Edito du mois : Le véritable défi allemand


Mis à jour le: 04/07/2018 à 09h55 par Jonathan Levy

Allemagne - Reichstag -économie

Angela Merkel peut se targuer d’un bilan économique tout à fait enviable par beaucoup de pays européens. La croissance économique allemande est au-dessus de la moyenne européenne, le chômage est au plus bas et la dette est l’une des plus basses d’Europe. La locomotive allemande semble s’installer comme le modèle de l’Union Européenne. Et pourtant face à la montée du populisme dans le monde, et en particulier dans son pays, son modèle devra évoluer. 

 

Pour être honnête, Angela Merkel a largement bénéficié des réformes significatives réalisées avant son arrivée au pouvoir. Elles n’ont guère évolué depuis les années Merkel.

Les réformes lancées par le gouvernement Schröder (SPD) entre 2001 et 2005 ont principalement tourné autour des lois de flexibilisation du marché du travail, les fameuses lois Hartz. Des mini-jobs faiblement rémunérés ont été créés pendant cette période pour les chômeurs de longue durée. Le placement en intérim a été proposé aux chômeurs non placés par l’Agence fédérale pour l’emploi. Et parallèlement le gouvernement a durci les règles d’octroi d’allocation chômage.

 

Mais les larmes et la sueur des allemands ne s’arrêtent pas à ces réformes douloureuses. Elles ont été conduites pendant une longue période (de 1995 à 2012) de modération salariale qui a permis au pays de gagner en compétitivité. Sur ce critère l’écart avec le reste de l’Europe est considérable. Les accords de branche ont été dérogés au niveau des entreprises, plus flexibles. Ils ont permis de trouver un compromis entre le temps de travail, les salaires et la garantie de l’emploi.

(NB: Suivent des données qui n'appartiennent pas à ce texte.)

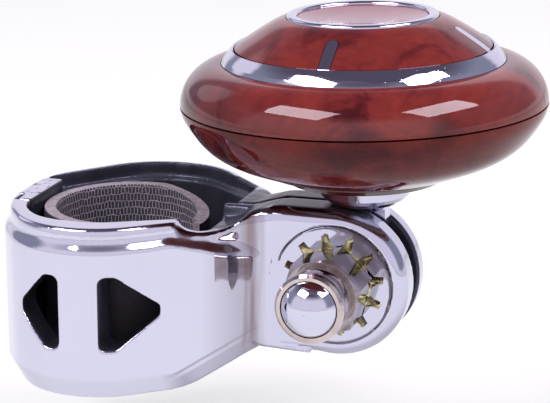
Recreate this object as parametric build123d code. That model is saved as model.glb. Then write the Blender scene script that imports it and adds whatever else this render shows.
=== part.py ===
from build123d import *
import math
import os

# All sizes are in millimetres. The origin is the middle of the clamp bore, +Z is the bore axis,
# +X points from the bore to the pivot bolt and the bolt lies along Y, its nut towards -Y.

# Clamp ring
ring_height = 30.8
ring_left = 20.7          # bore axis to the outer face at the hook end
front_crown = 25.4        # bore axis to the outermost line of the front half
rear_crown = 26.1
front_corners = ((-ring_left, -10.7), (-10.3, -front_crown), (3.3, -front_crown))
rear_corners = ((-ring_left, 8.7), (-7.1, rear_crown), (8.3, rear_crown))
front_neck_x = 24.2       # where the sides run into the ears
rear_neck_x = 26.4
front_radii = (24.0, 15.2, 15.2, 8.0)
rear_radii = (18.0, 16.3, 16.3, 6.0)
wall_step = 1.1           # how far the lower wall stands proud of the rim band
step_top = 13.8
step_drop = 1.8
rim_round = 0.9
strip_root = 0.2            # the strip's slope runs on this far into the rim band
strip_rear_shift = 3.0      # the rear strip swings down this much further on
strip_drop = ((12.0, 13.8), (17.0, 12.2), (22.0, 10.6), (26.5, 10.2))   # strip through the neck
bevel_height = 3.8
bevel_depth = 2.0
parting_gap = 0.12

# Cavity for the steering wheel rim
cavity_left = 16.1
cavity_front = 20.1
front_web_x = 17.8        # solid metal from here to the ears
rear_web_x = 19.6
web_round = 3.0
rear_wall = 3.2
rear_lip_wall = 1.7
rear_lip_depth = 2.2
rear_inner_round = 3.0
hook_block_y = 6.2        # the thick hook end of the rear half stops here
hook_joint_y = -5.6
hook_tooth_length = 3.7
hook_tooth_depth = 3.0

# Arrow windows in the front half
window_inner_x = (-4.3, 3.0)
window_tip_x = (-12.0, 11.9)
window_top = 6.8
window_bottom = -6.2
window_flat = 2.6
window_tip_half = 0.9
window_round = 1.1
window_chamfer = 0.35

# Neck between ring and ears
neck_dip_x = 18.7
neck_dip_bottom = 13.0
neck_dip_radius = 7.3
slant_start_x = 15.0
slant_round = 10.0
slant_end_x = 26.7
slant_end_z = -8.8

# Ears and pivot
pivot_x = 40.0
pivot_z = 4.0
ear_radius = 13.2
ear_front = 8.05
ear_rear = 7.0
ear_round = 0.8
ear_root_x = 23.0
ear_shoulder_x = 29.0
seat_radius = 10.7
seat_depth = 0.8
bolt_radius = 4.0
bolt_clearance = 0.05
nut_flats = 13.0
nut_turn = 15.0

# Stem
lug_radius = 9.0
lug_thickness = 3.6
lug_clearance = 0.2
friction_washer = 0.5
friction_gap = 0.03
neck_width = 8.0
spindle_offset = 4.0
slot_play = 1.2             # degrees of room at the start of the fold
rest_lean = -1.4
use_angle = 91.4
flare_bottom = 12.2
flare_top = 17.5
flare_radius = 8.2
flare_clearance = 0.35
shoulder_radius = 6.0
spindle_radius = 4.0

# Tooth washers
washer_radius = 9.1
washer_thickness = 1.0
washer_teeth = 12
washer_bite = 8.0

# Nut
hex_length = 7.85
collar_length = 6.7
collar_radius = 6.14
cap_radius = 4.9
cap_rise = 3.0
lip_wall = 1.0
lock_ring_height = 2.4

# Bolt
head_height = 5.3

# Knob, heights measured from the pivot bolt along the knob axis
knob_radius = 32.0
seam_gap = 0.35
shell_depth = 12.0
shell_wall = 2.2
lower_curve = ((0.0, 0.0), (0.085, 0.292), (0.21, 0.525), (0.42, 0.746), (0.705, 0.917), (1.0, 1.0))
crown_radius = 7.25
ledge_depth = 1.3
ledge_width = 2.6
boss_radius = 14.5
boss_thickness = 2.0
boss_let_in = 0.475
boss_gap = 0.3
trim_width = 2.35
trim_rise = 2.5
trim_gap = 0.12
dome_rise = 5.15
dome_curve = ((0.0, 0.0), (0.211, 0.257), (0.6, 0.686), (0.8, 0.876), (1.0, 1.0))
dome_wall = 1.8
spoke_count = 4
spoke_turn = -2.0
spoke_width = 2.3
spoke_reach = 6.1
spoke_depth = 0.7
cap_ring_radius = 13.2
cap_ring_width = 1.9
cap_ring_rise = 0.55
cap_recess = 2.0
inlay_dish = 0.8

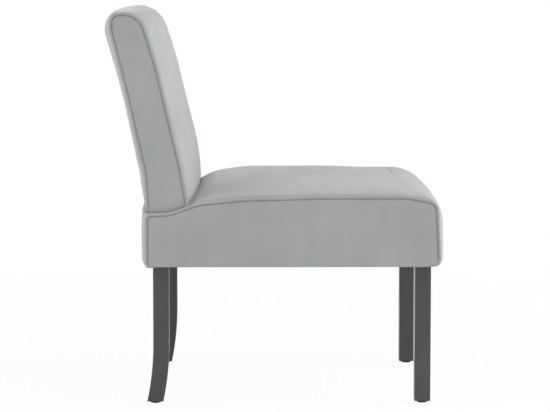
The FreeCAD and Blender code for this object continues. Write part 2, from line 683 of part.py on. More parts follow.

Ces réformes ont permis à l’Allemagne de traverser deux crises majeures, la crise des subprimes en 2008/2009 et celle des dettes souveraines de la zone euro en 2011/2012. Ainsi la flexibilité du marché du travail a permis aux entreprises de recourir au chômage partiel et à l’utilisation de compte épargne temps pendant les crises. De leur côté, les entreprises qui avaient assaini leur bilan avant la crise ont accepté de réduire leurs marges pendant la crise. Ceci a permis de réduire l’impact de la crise sur l’emploi et de repartir plus vite ensuite. L’Allemagne est aujourd’hui dans une situation de plein emploi avec un taux de chômage de 4,2%.

 

Le modèle allemand de ces 15 dernières années a donné au pays un avantage concurrentiel extraordinaire qui a largement profité au secteur industriel. Dans la plupart des pays d’Europe (dont la France) on voit le poids de l’industrie décliner, contrairement à l’Allemagne. L’impact sur l’emploi s’en fait ressentir !

Mais ce modèle si performant a-t-il un avenir ?

 

La fracture sociale s’est nettement accrue depuis le début des années 2000. La précarité a fortement augmenté à cause de la création des emplois atypiques (les mini-jobs), couplés avec la modération salariale. Le taux de pauvreté a fortement augmenté lui aussi. La politique menée par Angela Merkel avec la création d’un salaire minimum n’a pas permis pour l’instant de réduire ces tendances de fragilisation d’une partie de la population.

Mais le risque majeur de remise en cause de ces politiques ne provient pas seulement de la montée du populisme en Allemagne mais des autres pays pourtant libéraux comme les Etats-Unis. Il y a aujourd’hui un véritable tournant dans la mondialisation depuis l’avènement de Trump au pouvoir. Celui-ci entame (avec beaucoup de maladresse certes) une redéfinition des accords commerciaux entre les pays. La montée du populisme, symbolisée par la victoire de Trump, témoigne d’un ras le bol des effets négatifs de la mondialisation qui se traduisent par une paupérisation croissante dans tous les pays occidentaux, y compris en Allemagne malgré les apparences. Or notre voisin, champion du monde des exportations, est à présent la cible des populistes, Trump en tête.

 

L’Allemagne ne peut se reposer sur ses lauriers. Le pays devra nécessairement faire évoluer son modèle et rééquilibrer sa croissance, en misant plus sur la demande domestique, et moins sur les exportations. Cette transformation devrait également se faire dans le cadre d’un engagement plus fort dans le projet européen. Tel est le défi historique du futur gouvernement allemand. Les résultats des élections rendent la tache encore plus ardue.